I cant believe that she allows those old fashioned black lead fillings in her teeth, as much of a perfectionist as she is, I thought she would have them redone with tooth colored filling as to not be so noticeable .
Anyway, she is still rotten as ever, coming to hoover vac another 100 million out of the gay community and .. as always, not give shit in return...
what perfect timing as our civil rights are hanging by a thread...
do you think she has fucked Letterman? she has let everyone else she's ever worked with..
"You ARE a whore,darlin"- Cristal Conners, Showgirls
I hope that's Kabbalah vodka grandma is swillin.
Re: "Love the wad of cash on the table. My mother would slap her for being so dirty."
She knows what she is and it doesn't bother her. She is Madonna!!!!
She flaunted all the things the mothers taught. Now wants to offer it to her daughters. The kiss with Brittany. What will they make of all that.
Sheesh. All these people what will the children think.

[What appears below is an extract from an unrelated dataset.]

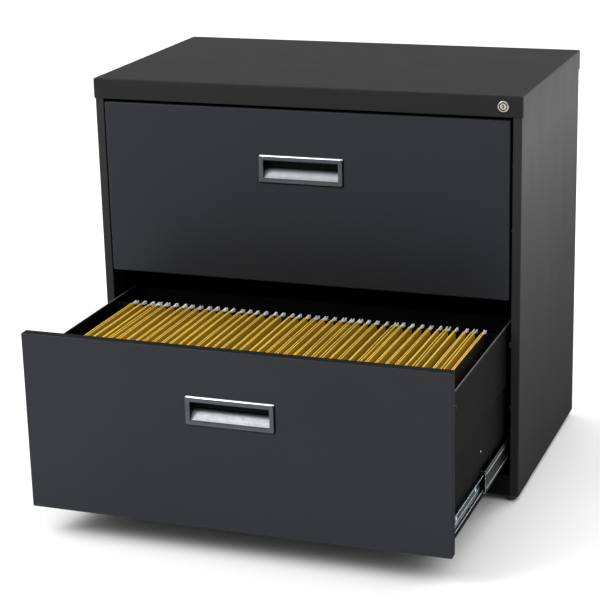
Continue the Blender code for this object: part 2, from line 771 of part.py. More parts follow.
def build_lock_plug(axis):
    """The plug and its cam turn on the lock's axis, so both are built about their parent."""
    front = -LOCK_FACE_PROUD + FIT
    back = LOCK_BARREL_LENGTH + FIT
    plug = add_object(
        "lock_plug",
        cylinder(LOCK_PLUG_RADIUS, (0, 0), 1, front, back),
        axis,
        (NICKEL, 0.3, 1.0),
    )
    half = KEYWAY_WIDTH / 2
    low = (-half, front - FIT, -KEYWAY_HEIGHT / 2)
    high = (half, front + KEYWAY_DEPTH, KEYWAY_HEIGHT / 2)
    cut(plug, box(low, high), "keyway")
    smooth(plug)


def build_lock_cam(axis):
    start = LOCK_BARREL_LENGTH + 2 * FIT
    end = start + CAM_THICKNESS
    half = CAM_WIDTH / 2
    arm = box((-half, start, -half), (half, end, CAM_PIN_ARM + CAM_END_MARGIN))
    bmesh.ops.rotate(
        arm, verts=arm.verts, cent=(0, 0, 0), matrix=Matrix.Rotation(CAM_REST_ANGLE, 3, "Y")
    )
    cam = add_object("lock_cam", arm, axis, (ZINC, 0.4, 1.0))
    pin = cylinder(
        CAM_PIN_RADIUS, (pin_offset, -LOCK_STROKE / 2), 1, end - CAM_THICKNESS / 2, end + CAM_PIN_LENGTH, 16
    )
    cut(cam, pin, "pin", "UNION")


def build_lock_bar(parent):
    """A strip inside the right stile, at its unlocked, lower place. The cam lifts its slotted
    arm, and then each of its two tabs stands in front of a drawer's catch."""
    cam_back = LOCK_BARREL_LENGTH + 2 * FIT + CAM_THICKNESS
    arm_y = cam_back + BAR_ARM_GAP
    pin_rest_z = lock_z - LOCK_STROKE / 2
    top_z = pin_rest_z + BAR_ARM_HEIGHT / 2
    bottom_z = lower_z + catch_centre - LOCK_STROKE - BAR_TAB_HEIGHT
    strip = box(
        (bar_x - BAR_THICKNESS, bar_y, bottom_z), (bar_x, bar_y + BAR_WIDTH, top_z)
    )
    bar = add_object("lock_bar", strip, parent, (ZINC, 0.4, 1.0))
    arm_bottom = pin_rest_z - BAR_ARM_HEIGHT / 2
    web = box(
        (bar_x - BAR_THICKNESS, bar_y + BAR_WIDTH / 2, arm_bottom),
        (bar_x, arm_y + BAR_ARM_THICKNESS, top_z),
    )
    cut(bar, web, "web", "UNION")
    arm_left = lock_x + pin_offset - CAM_WIDTH / 2
    arm = box(
        (arm_left, arm_y, arm_bottom), (bar_x, arm_y + BAR_ARM_THICKNESS, top_z)
    )
    cut(bar, arm, "arm", "UNION")
    for level, bottom in (("lower", lower_z), ("upper", upper_z)):
        centre = bottom + catch_centre - LOCK_STROKE
        tab = box(
            (bar_x - BAR_TAB_REACH - BAR_THICKNESS / 2, bar_y, centre - BAR_TAB_HEIGHT / 2),
            (bar_x - BAR_THICKNESS / 2, bar_y + BAR_WIDTH, centre + BAR_TAB_HEIGHT / 2),
        )
        cut(bar, tab, f"{level}_tab", "UNION")
    slot_half = CAM_PIN_RADIUS + BAR_SLOT_CLEARANCE
    slot_right = lock_x + CAM_PIN_ARM + slot_half
    slot = box(
        (arm_left - CAM_PIN_RADIUS, arm_y - FIT, pin_rest_z - slot_half),
        (slot_right, arm_y + BAR_ARM_THICKNESS + FIT, pin_rest_z + slot_half),
    )
    cut(bar, slot, "slot")


def build_lock_bar_guide(parent):
    """A clip on the stile's return that keeps the lock bar upright."""
    centre_z = upper_z - FRONT_BETWEEN_GAP / 2
    wall = FIT + GUIDE_SHEET
    front = bar_y - wall
    back = bar_y + BAR_WIDTH + wall
    near = opening_x - FIT
    far = bar_x - BAR_THICKNESS - wall
    line = [(near, back), (far, back), (far, front), (near, front)]
    low_z = centre_z - GUIDE_HEIGHT / 2
    high_z = centre_z + GUIDE_HEIGHT / 2
    shape = folded_sheet(line, GUIDE_SHEET, 2, low_z, high_z, radius=THIN_BEND * GUIDE_SHEET)
    add_object("lock_bar_guide", shape, parent, DARK_PAINT)


def build_lock(parent):
    build_lock_housing(parent)
    build_lock_nut(parent)
    axis = add_empty("lock_axis", (lock_x, 0, lock_z), parent)
    build_lock_plug(axis)
    build_lock_cam(axis)
    build_lock_bar(parent)
    build_lock_bar_guide(parent)


# ---- Feet ---------------------------------------------------------------------------
def build_feet(parent):
    foot_x = side_x - FOOT_FROM_SIDE
    rows = (("front", stile_y + FOOT_FROM_FRONT), ("rear", side_back_y - FOOT_FROM_REAR))
    for end, foot_y in rows:
        for name, side in (("left", -1), ("right", 1)):
            axis = add_empty(f"foot_axis_{end}_{name}", (side * foot_x, foot_y, 0), parent)
            pad = cylinder(FOOT_RADIUS, (0, 0), 2, 0, FOOT_PAD_HEIGHT, 32)
            foot = add_object(f"foot_{end}_{name}", pad, axis, (FOOT_BLACK, 0.5, 0.0))
            stem = cylinder(
                FOOT_STEM_RADIUS, (0, 0), 2, FOOT_PAD_HEIGHT / 2, FOOT_STEM_TOP, 24
            )
            cut(foot, stem, "stem", "UNION")
            smooth(foot)


# ---- Assembly -----------------------------------------------------------------------
def main():
    clear_scene()
    frame = add_empty("cabinet_frame", (0, origin_y, 0))
    build_top_panel(frame)
    build_side_panels(frame)
    build_back_panel(frame)
    build_base(frame)
    build_slide_posts(frame)
    build_drawer("upper", upper_z, 0, frame)
    lower_drawer = build_drawer("lower", lower_z, rest_opening, frame)
    build_folders(lower_drawer)
    build_lock(frame)
    build_feet(frame)


main()
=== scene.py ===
"""Looks of the lateral filing cabinet: materials, folders, pulls, lock and small hardware."""

import json
import math
import random

import bmesh
import bpy
from mathutils import Matrix, Vector


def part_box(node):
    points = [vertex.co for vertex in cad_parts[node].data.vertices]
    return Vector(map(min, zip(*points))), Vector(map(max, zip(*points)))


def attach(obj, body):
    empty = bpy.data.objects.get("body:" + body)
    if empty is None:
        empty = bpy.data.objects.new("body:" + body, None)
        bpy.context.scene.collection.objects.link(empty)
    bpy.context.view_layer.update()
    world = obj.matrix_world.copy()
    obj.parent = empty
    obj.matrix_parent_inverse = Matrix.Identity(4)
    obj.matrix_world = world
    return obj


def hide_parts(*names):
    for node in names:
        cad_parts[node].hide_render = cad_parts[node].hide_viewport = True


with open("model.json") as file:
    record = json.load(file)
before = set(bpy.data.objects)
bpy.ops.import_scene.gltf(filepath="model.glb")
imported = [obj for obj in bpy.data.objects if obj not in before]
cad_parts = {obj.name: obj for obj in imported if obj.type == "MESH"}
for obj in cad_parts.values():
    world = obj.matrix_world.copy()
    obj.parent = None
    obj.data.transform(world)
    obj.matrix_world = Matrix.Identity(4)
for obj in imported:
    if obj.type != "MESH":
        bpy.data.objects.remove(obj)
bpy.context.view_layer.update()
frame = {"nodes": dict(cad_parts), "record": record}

MM = 0.001

# ---- Places read from the frame -----------------------------------------------------
cap_low, cap_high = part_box("top_panel")
front_y = cap_low.y
lock_low, lock_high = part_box("lock_housing")
lock_x = (lock_low.x + lock_high.x) / 2
lock_z = (lock_low.z + lock_high.z) / 2
LEVELS = ("upper", "lower")
SIDES = (("left", -1), ("right", 1))


# ---- Mesh helpers -------------------------------------------------------------------
def add_mesh(name, shape, material, body, smooth_angle=35, recalc=True):
    """Turns a bmesh into a piece that rides on a body."""
    if recalc:
        bmesh.ops.recalc_face_normals(shape, faces=shape.faces)
    mesh = bpy.data.meshes.new(name)
    shape.to_mesh(mesh)
    shape.free()
    mesh.materials.append(material)
    if smooth_angle:
        mesh.shade_smooth()
        mesh.set_sharp_from_angle(angle=math.radians(smooth_angle))
    piece = bpy.data.objects.new(name, mesh)
    bpy.context.scene.collection.objects.link(piece)
    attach(piece, body)
    return piece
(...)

Hopefully they will find it all passe!!!!
A joke for vadge from bad husband collection with respect.
A woman found herself standing at the Pearly Gates. St. Peter greeted her and said, "These are the Gates to Heaven, my dear. But you must do one more thing before you can enter."
The woman was very excited, and asked of St. Peter what she must do.
"Spell a word," St. Peter replied.
"What word?" she asked.
"Any word," answered St. Peter. "It's your choice."
The woman promptly replied, "Then the word I will spell is love. L-O-V-E."
St. Peter welcomed her in, and asked her if she would mind taking his place at the gates for a few minutes while he took a break. So the woman is left sitting in St. Peter's chair when a man approaches the gates, and she realizes it is her husband.
"What happened?" she cried, "Why are you here?"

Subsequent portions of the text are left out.